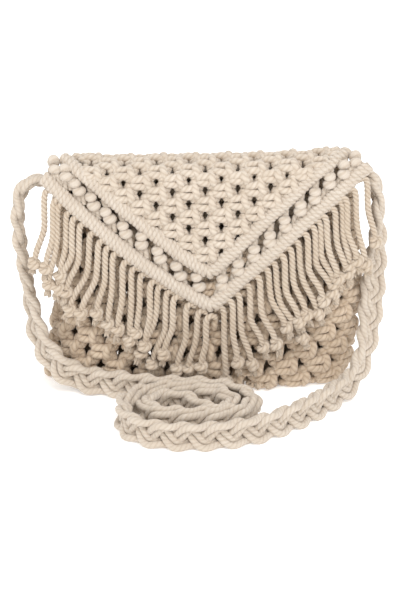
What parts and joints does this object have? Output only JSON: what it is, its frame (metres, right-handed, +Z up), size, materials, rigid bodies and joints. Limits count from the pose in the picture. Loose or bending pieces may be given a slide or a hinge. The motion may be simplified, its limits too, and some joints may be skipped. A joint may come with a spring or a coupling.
{
  "type": "macrame shoulder bag",
  "caption": "Envelope bag of knotted cotton rope: open net pouch, V flap with rope rolls, berry knots and knotted rope fringe, long plaited strap.",
  "frame": {"origin": "on the flat underside of the pouch, below the middle of its mouth", "axes": "+X to the right of the bag seen from its front, +Y to the back, +Z up; the flap and the fringe face -Y"},
  "size_m": [0.2634, 0.161, 0.1718],
  "materials": {
    "net_cotton": "natural cotton rope, matt, square knots",
    "border_cotton": "natural cotton rope, matt, tightly wrapped",
    "fringe_cotton": "natural three-strand cotton rope, matt",
    "strap_cotton": "natural cotton rope, matt, plaited flat"
  },
  "bodies": {
    "root": {"pouch": "net_cotton", "flap": "net_cotton", "inner_border": "border_cotton", "outer_border": "border_cotton", "berry_knots_left": "border_cotton", "berry_knots_right": "border_cotton", "fringe_left": "fringe_cotton", "fringe_right": "fringe_cotton", "strap": "strap_cotton"}
  },
  "joints": []
}
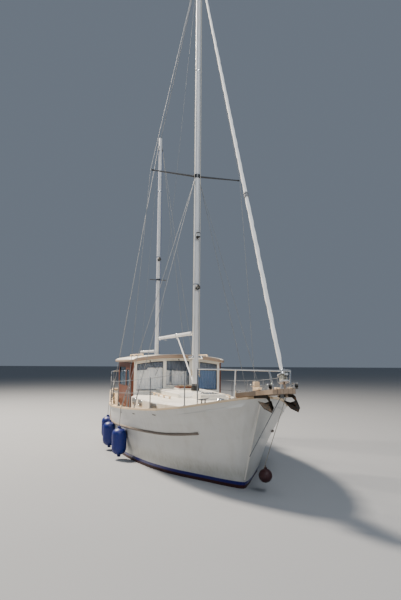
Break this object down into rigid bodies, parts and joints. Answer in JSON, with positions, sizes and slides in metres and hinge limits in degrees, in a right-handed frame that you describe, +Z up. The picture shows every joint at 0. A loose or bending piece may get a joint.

■ **PROBLEM STATEMENT**
From the listing above, find the number of lines with the word "bodies" in them. Answer with the number only.

■ **SOLUTION FOR THIS TASK**
3